Figure 5:  Solution to the damped driven harmonic oscillator problem for four slightly different starting angles.  The solutions are similar until around 35 seconds at which point they begin to differ significantly.

The Euler-Cromer algorithm isn't particularly accurate, so errors in the results at each time step can accumulate faster than in other, more accurate integration schemes.  This isn't really important in linear problems-- the simple harmonic oscillator plotted above is just fine-- but when we work with the nonlinear problems those small errors change the predicted results entirely.  We can confirm this is indeed what is happening by reducing the time step in the Euler-Cromer integration.  In Figure 6, we take this time step to be 0.0001 seconds.  As can be seen, this now matches well with the results out of Sundials, although some discrepancy is creeping in towards the end of the simulation.
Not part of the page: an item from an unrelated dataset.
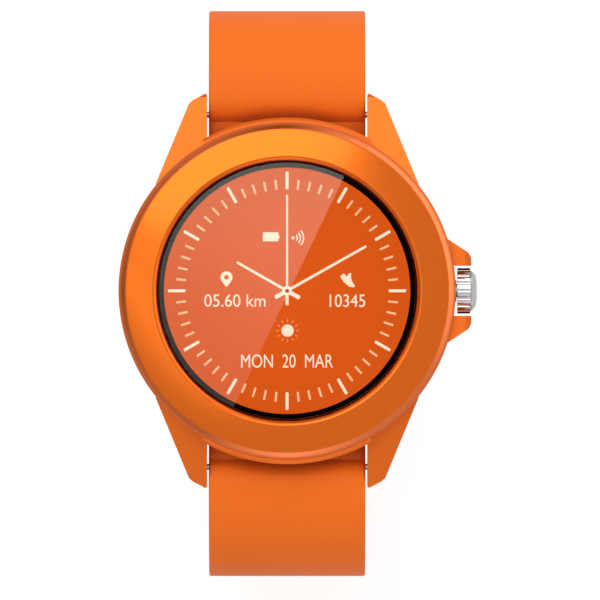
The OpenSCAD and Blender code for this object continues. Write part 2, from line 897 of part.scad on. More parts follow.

Figure 6:  Comparison between Sundials and Euler-Cromer algorithm with the time step in Euler-Cromer set to 0.0001 S

Other issues can arise in nonlinear systems that produce erroneous results.  Changing the integration tolerance can affect the output.  Consider Figure 7 below.  These simulations were written in MATLAB using its built-in  ode45 differential equation solver routine.  Simply changing the relative tolerance the solver uses can give very different answers.  Roughly speaking, the relative tolerance sets accuracy of the solution to a given number of digits.  Figure 7 plots the solutions for relative tolerances of $10^{-3}$ and $10^{-6}$ as well as the solution out of Sundials.

Figure 7: Plot of solutions using relative tolerances of 1e-3 and 1e-6 as well as the solution as calculated by Sundials.  For clarity the density of plotted points is lower than in previous plots.

The bottom line: Even simple looking systems can produce unexpected results and be very sensitive to the algorithms (and internal settings of the algorithms) used to solve them.  Don't just blindly trust the output.  Always double check and build in various means of sanity checking your results.